## Raw data
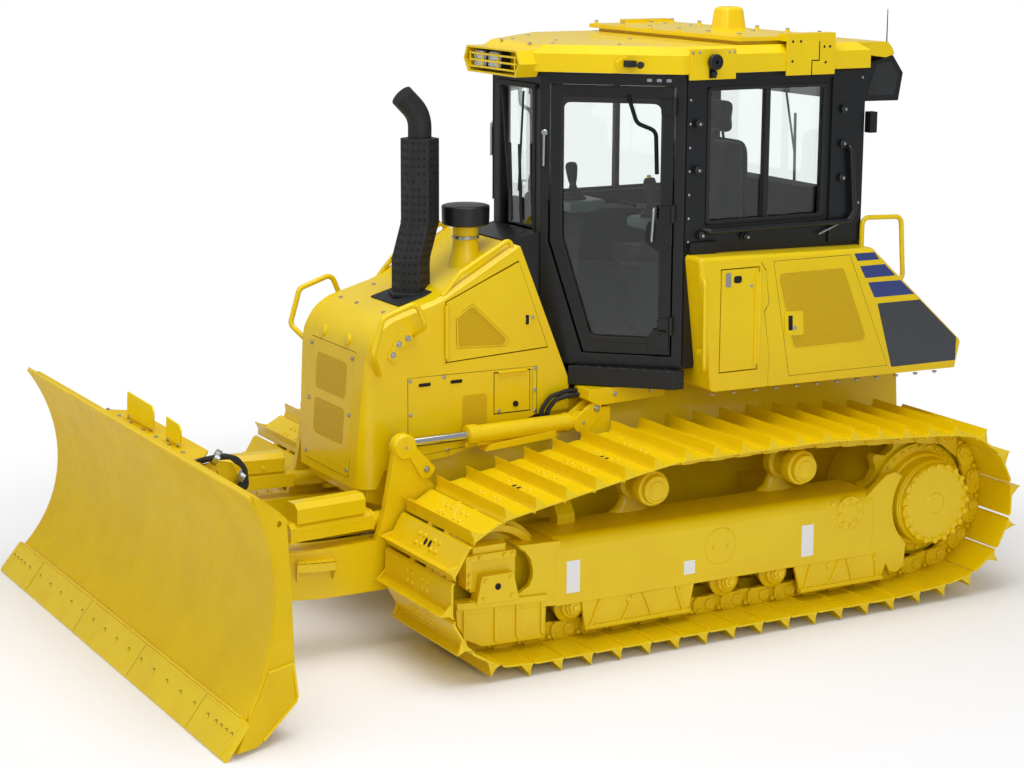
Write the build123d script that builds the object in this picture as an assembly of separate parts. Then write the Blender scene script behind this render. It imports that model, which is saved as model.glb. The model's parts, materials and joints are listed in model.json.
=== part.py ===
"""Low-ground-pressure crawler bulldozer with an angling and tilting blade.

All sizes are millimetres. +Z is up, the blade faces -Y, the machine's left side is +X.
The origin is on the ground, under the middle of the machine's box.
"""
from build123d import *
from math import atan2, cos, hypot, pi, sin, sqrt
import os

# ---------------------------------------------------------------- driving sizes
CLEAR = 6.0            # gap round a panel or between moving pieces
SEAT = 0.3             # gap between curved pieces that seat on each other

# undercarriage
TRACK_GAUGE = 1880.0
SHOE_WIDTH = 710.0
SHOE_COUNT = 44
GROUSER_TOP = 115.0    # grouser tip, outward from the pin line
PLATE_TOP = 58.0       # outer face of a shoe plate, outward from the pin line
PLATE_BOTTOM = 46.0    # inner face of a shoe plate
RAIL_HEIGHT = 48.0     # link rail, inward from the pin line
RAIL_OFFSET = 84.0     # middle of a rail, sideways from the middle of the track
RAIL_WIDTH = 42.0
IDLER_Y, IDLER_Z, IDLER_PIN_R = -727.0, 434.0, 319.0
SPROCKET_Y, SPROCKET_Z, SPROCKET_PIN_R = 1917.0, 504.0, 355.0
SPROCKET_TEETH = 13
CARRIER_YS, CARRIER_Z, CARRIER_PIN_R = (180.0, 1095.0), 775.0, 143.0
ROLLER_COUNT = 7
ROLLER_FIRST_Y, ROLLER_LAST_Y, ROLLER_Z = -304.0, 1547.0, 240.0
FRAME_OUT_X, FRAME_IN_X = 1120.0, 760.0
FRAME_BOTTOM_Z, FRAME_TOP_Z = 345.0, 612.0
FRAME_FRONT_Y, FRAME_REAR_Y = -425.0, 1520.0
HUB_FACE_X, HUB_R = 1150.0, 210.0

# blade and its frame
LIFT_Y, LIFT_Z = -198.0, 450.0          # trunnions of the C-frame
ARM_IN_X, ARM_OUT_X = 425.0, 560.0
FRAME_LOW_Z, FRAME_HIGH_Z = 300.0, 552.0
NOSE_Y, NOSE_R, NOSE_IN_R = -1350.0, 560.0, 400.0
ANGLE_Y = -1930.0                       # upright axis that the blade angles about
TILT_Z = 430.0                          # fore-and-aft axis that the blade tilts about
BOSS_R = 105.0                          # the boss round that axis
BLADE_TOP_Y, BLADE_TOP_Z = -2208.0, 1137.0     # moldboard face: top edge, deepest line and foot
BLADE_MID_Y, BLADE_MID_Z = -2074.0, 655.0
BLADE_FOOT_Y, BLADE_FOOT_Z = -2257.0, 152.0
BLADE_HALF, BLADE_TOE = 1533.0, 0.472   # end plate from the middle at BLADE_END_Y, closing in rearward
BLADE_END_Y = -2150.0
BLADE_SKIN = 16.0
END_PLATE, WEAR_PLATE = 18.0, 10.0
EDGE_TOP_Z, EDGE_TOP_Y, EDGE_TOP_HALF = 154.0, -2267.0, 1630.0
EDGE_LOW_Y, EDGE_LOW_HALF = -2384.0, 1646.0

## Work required
Each line of the material must be restated exactly.

## Solution to this exercise
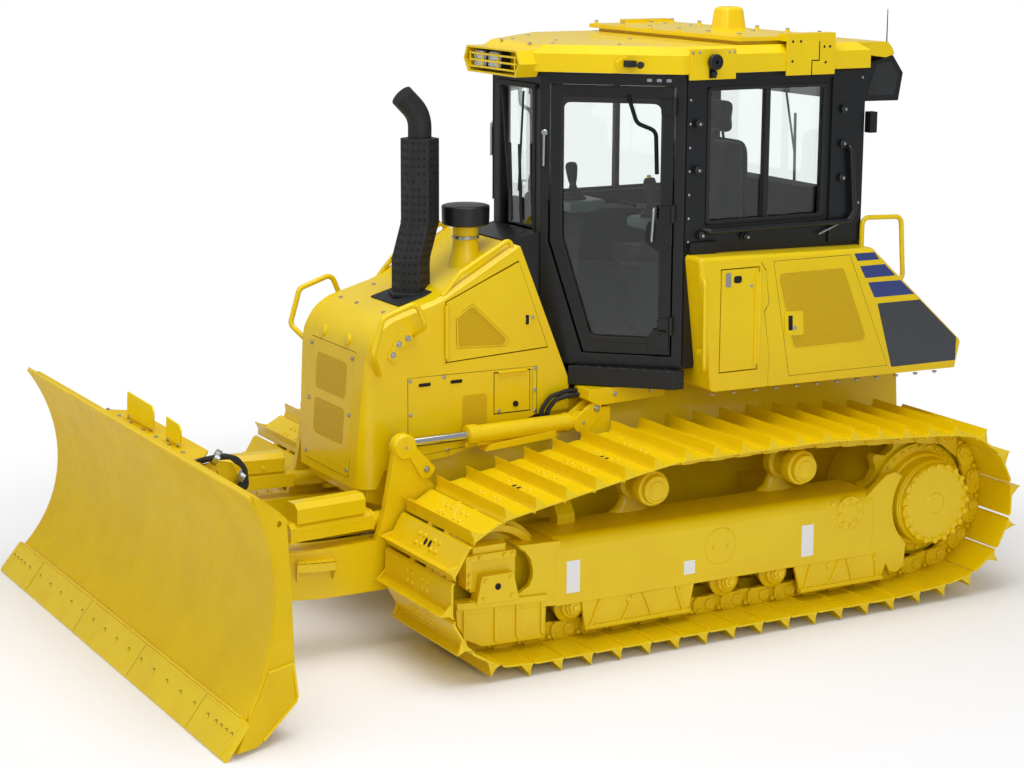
Write the build123d script that builds the object in this picture as an assembly of separate parts. Then write the Blender scene script behind this render. It imports that model, which is saved as model.glb. The model's parts, materials and joints are listed in model.json.
=== part.py ===
"""Low-ground-pressure crawler bulldozer with an angling and tilting blade.

All sizes are millimetres. +Z is up, the blade faces -Y, the machine's left side is +X.
The origin is on the ground, under the middle of the machine's box.
"""
from build123d import *
from math import atan2, cos, hypot, pi, sin, sqrt
import os

# ---------------------------------------------------------------- driving sizes
CLEAR = 6.0            # gap round a panel or between moving pieces
SEAT = 0.3             # gap between curved pieces that seat on each other

# undercarriage
TRACK_GAUGE = 1880.0
SHOE_WIDTH = 710.0
SHOE_COUNT = 44
GROUSER_TOP = 115.0    # grouser tip, outward from the pin line
PLATE_TOP = 58.0       # outer face of a shoe plate, outward from the pin line
PLATE_BOTTOM = 46.0    # inner face of a shoe plate
RAIL_HEIGHT = 48.0     # link rail, inward from the pin line
RAIL_OFFSET = 84.0     # middle of a rail, sideways from the middle of the track
RAIL_WIDTH = 42.0
IDLER_Y, IDLER_Z, IDLER_PIN_R = -727.0, 434.0, 319.0
SPROCKET_Y, SPROCKET_Z, SPROCKET_PIN_R = 1917.0, 504.0, 355.0
SPROCKET_TEETH = 13
CARRIER_YS, CARRIER_Z, CARRIER_PIN_R = (180.0, 1095.0), 775.0, 143.0
ROLLER_COUNT = 7
ROLLER_FIRST_Y, ROLLER_LAST_Y, ROLLER_Z = -304.0, 1547.0, 240.0
FRAME_OUT_X, FRAME_IN_X = 1120.0, 760.0
FRAME_BOTTOM_Z, FRAME_TOP_Z = 345.0, 612.0
FRAME_FRONT_Y, FRAME_REAR_Y = -425.0, 1520.0
HUB_FACE_X, HUB_R = 1150.0, 210.0

# blade and its frame
LIFT_Y, LIFT_Z = -198.0, 450.0          # trunnions of the C-frame
ARM_IN_X, ARM_OUT_X = 425.0, 560.0
FRAME_LOW_Z, FRAME_HIGH_Z = 300.0, 552.0
NOSE_Y, NOSE_R, NOSE_IN_R = -1350.0, 560.0, 400.0
ANGLE_Y = -1930.0                       # upright axis that the blade angles about
TILT_Z = 430.0                          # fore-and-aft axis that the blade tilts about
BOSS_R = 105.0                          # the boss round that axis
BLADE_TOP_Y, BLADE_TOP_Z = -2208.0, 1137.0     # moldboard face: top edge, deepest line and foot
BLADE_MID_Y, BLADE_MID_Z = -2074.0, 655.0
BLADE_FOOT_Y, BLADE_FOOT_Z = -2257.0, 152.0
BLADE_HALF, BLADE_TOE = 1533.0, 0.472   # end plate from the middle at BLADE_END_Y, closing in rearward
BLADE_END_Y = -2150.0
BLADE_SKIN = 16.0
END_PLATE, WEAR_PLATE = 18.0, 10.0
EDGE_TOP_Z, EDGE_TOP_Y, EDGE_TOP_HALF = 154.0, -2267.0, 1630.0
EDGE_LOW_Y, EDGE_LOW_HALF = -2384.0, 1646.0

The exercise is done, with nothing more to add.